Court on the basis of reading of Section 2(h)(i) of the Regulation Act reasoned: for shares of a public limited company to come within the definition of securities they have to satisfy that they are marketable. The word, ‘marketable’ has not been defined in the Regulation Act and hence to understand it, it reverted to its dictionary meaning and found as per Black’s Law Dictionary (Sixth Edition) that the explanation for the word, ‘marketable’ as follows: “Marketable. Saleable. Such things as may be sold in the market; those for which a buyer may befound; merchantable.” The Court thus reasoned that since the expression “marketable” has been equated with the word saleable in various dictionaries. And held that whatever is capable of being bought and sold in a market is marketable. The size of the market is of no consequence. In other words, the number of persons willing to purchase such shares would not be decisive. One cannot lose sight of the fact that there may not be any purchaser even for the listed shares. In such a case can it be said that even listed shares are not marketable?

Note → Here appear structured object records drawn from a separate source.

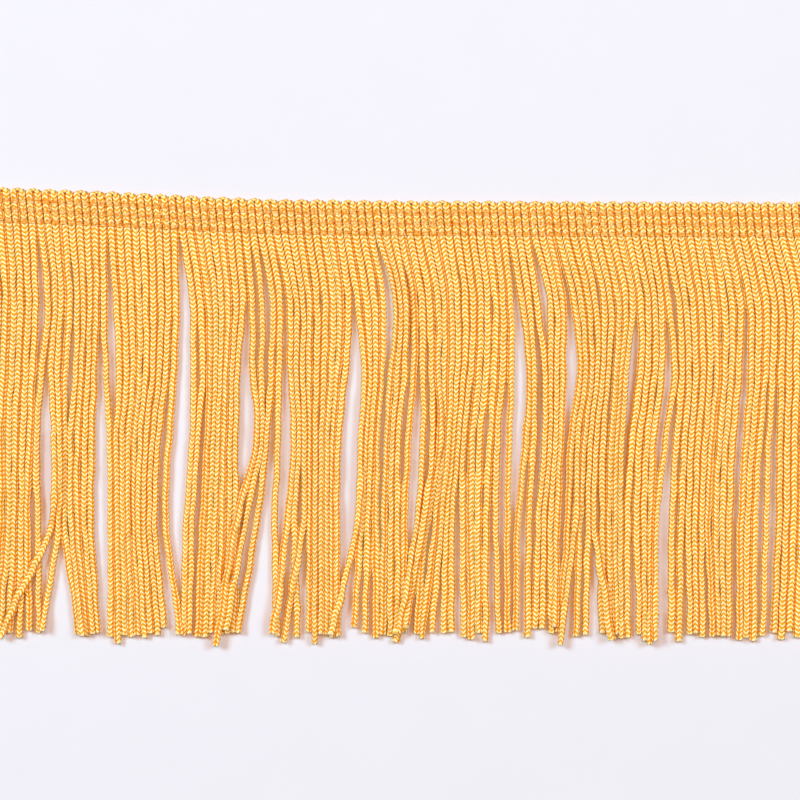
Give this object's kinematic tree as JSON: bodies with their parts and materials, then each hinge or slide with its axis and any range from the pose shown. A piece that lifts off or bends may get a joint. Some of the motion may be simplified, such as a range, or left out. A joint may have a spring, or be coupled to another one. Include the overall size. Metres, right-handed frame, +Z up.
{
  "type": "chainette fringe trim",
  "caption": "Cut length of chainette fringe trim lying flat: a narrow crocheted heading with looped top edge, and a row of hanging knitted cords cut level at the bottom.",
  "frame": {"origin": "bottom centre of the trim's bounding box, on the surface that the trim lies on", "axes": "+X along the trim from left to right, +Y from the cut ends of the cords up to the heading's looped edge, +Z up from the surface"},
  "size_m": [0.2428, 0.1294, 0.0039],
  "materials": {
    "heading_thread": "satin crocheted rayon thread",
    "chainette_cord": "lustrous knitted rayon cord"
  },
  "bodies": {
    "root": {"heading": "heading_thread", "fringe": "chainette_cord"}
  },
  "joints": []
}
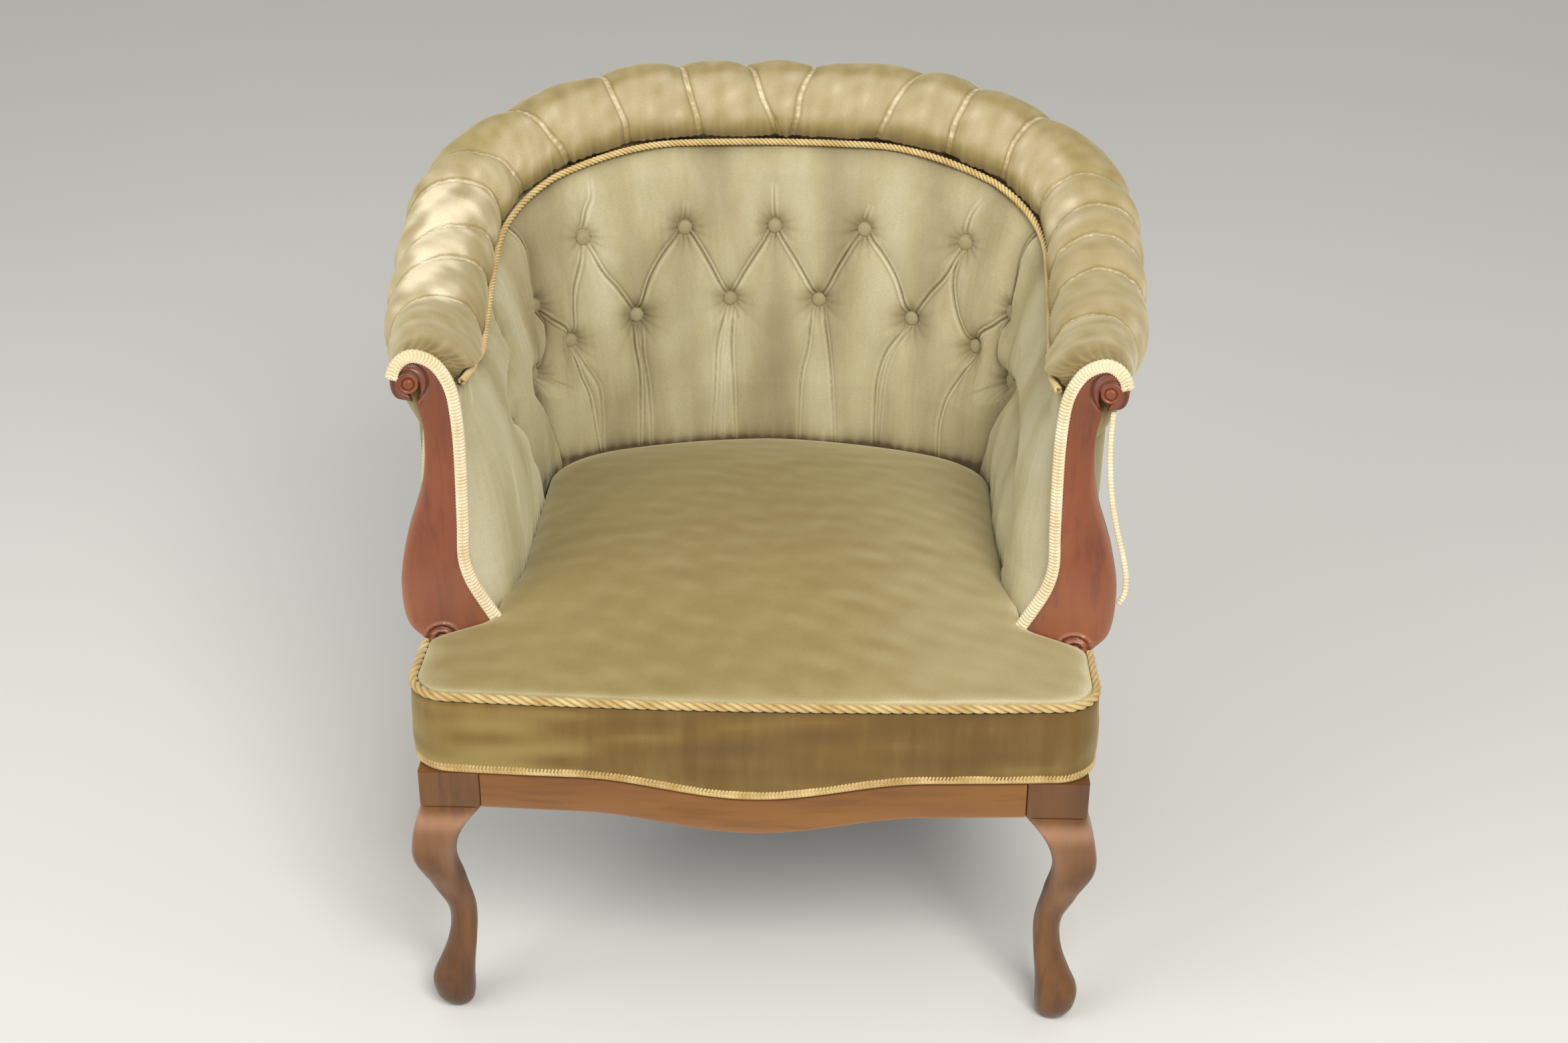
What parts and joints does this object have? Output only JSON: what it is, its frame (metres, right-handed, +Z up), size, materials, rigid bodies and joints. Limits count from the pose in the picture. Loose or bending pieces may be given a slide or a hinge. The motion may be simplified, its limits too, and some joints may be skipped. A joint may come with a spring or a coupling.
{
  "type": "tub chair",
  "caption": "Low tub chair with a deep-buttoned horseshoe back, a channelled roll over back and arms, carved wooden arm facings and cabriole front legs.",
  "frame": {"origin": "on the floor, under the middle of the chair's bounding box", "axes": "+X to the sitter's left, +Y to the back, +Z up"},
  "size_m": [0.7386, 0.7017, 0.7361],
  "materials": {
    "frame_wood": "raw beech",
    "mahogany": "polished",
    "velvet": "worn velvet",
    "rope": "twisted silk cord",
    "gimp": "flat braid",
    "webbing": "jute",
    "hessian": "hessian",
    "dust_cloth": "plain cloth",
    "spring_wire": "coppered wire"
  },
  "bodies": {
    "root": {"front_rail": "frame_wood", "back_rail": "frame_wood", "tacking_rail_back": "frame_wood", "crest_rail": "frame_wood", "side_rail_left": "frame_wood", "side_rail_right": "frame_wood", "corner_block_left": "frame_wood", "corner_block_right": "frame_wood", "back_leg_left": "mahogany", "back_leg_right": "mahogany", "arm_post_left": "frame_wood", "arm_post_right": "frame_wood", "tacking_rail_left": "frame_wood", "tacking_rail_right": "frame_wood", "arm_rail_left": "frame_wood", "arm_rail_right": "frame_wood", "front_leg_left": "mahogany", "front_leg_right": "mahogany", "arm_facing_left": "mahogany", "arm_facing_right": "mahogany", "front_apron": "mahogany", "seat_cushion": "velvet", "inner_back": "velvet", "buttons": "velvet", "channelled_roll": "velvet", "outside_arm_left": "velvet", "outside_arm_right": "velvet", "outside_back": "velvet", "front_border": "velvet", "roll_rope": "rope", "seat_rope": "rope", "front_gimp": "gimp", "facing_gimp_left": "gimp", "facing_gimp_right": "gimp", "outer_gimp_right": "gimp", "outer_gimp_left": "gimp", "loose_gimp": "gimp", "seat_webbing": "webbing", "back_webbing": "webbing", "seat_hessian": "hessian", "back_hessian": "hessian", "edge_roll": "hessian", "bottom_cloth": "dust_cloth", "seat_springs": "spring_wire"}
  },
  "joints": []
}
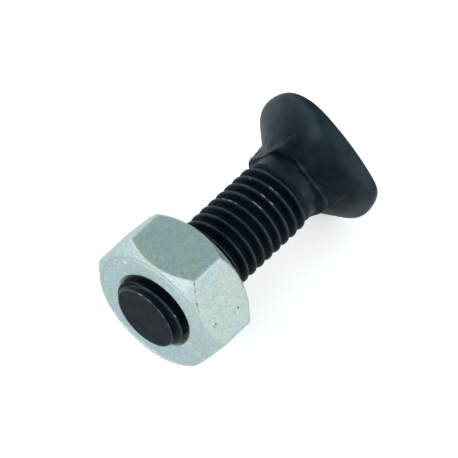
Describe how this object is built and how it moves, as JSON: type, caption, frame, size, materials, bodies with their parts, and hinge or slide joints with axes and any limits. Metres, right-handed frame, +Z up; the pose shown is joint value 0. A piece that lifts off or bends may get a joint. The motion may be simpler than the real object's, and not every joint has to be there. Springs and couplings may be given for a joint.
{
  "type": "plough bolt with nut",
  "caption": "Plough bolt: flat countersunk head with two flattened sides, short square neck and rolled thread, lying on its side with a chamfered hexagon nut near the tip.",
  "frame": {"origin": "on the surface that the bolt lies on, under the middle of its length", "axes": "+X along the bolt from its head to its tip, which points 1.23 degrees downwards, +Z up"},
  "size_m": [0.0328, 0.0194, 0.0183],
  "materials": {
    "black_steel": "black oxide, matte",
    "zinc_steel": "pale zinc plating, satin"
  },
  "bodies": {
    "bolt": {"bolt": "black_steel"},
    "nut": {"nut": "zinc_steel"}
  },
  "joints": [
    {"name": "nut_travel", "type": "slide", "parent": "bolt", "child": "nut", "axis": [0.9998, 0, -0.0215], "range_m": [-0.0135, 0.0105]}
  ]
}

The court on the basis of this finding held that shares of public limited company though not listed in the stock exchange come within the definition of securities and hence, the provisions of Regulation Act apply. And it reasoned that: What is required is free transferability. Subject to certain limited statutory restrictions, the shareholders possess the right to transfer their shares, when and to whom they desire. It is this right which satisfies the requirement of free transferability. However, when the statute prohibits or limits transfer of shares to a specified category of people with onerous conditions or restrictions, right of shareholders to transfer or the free transferability is jeopardized and in that case those shares with these limitations cannot be said to be marketable.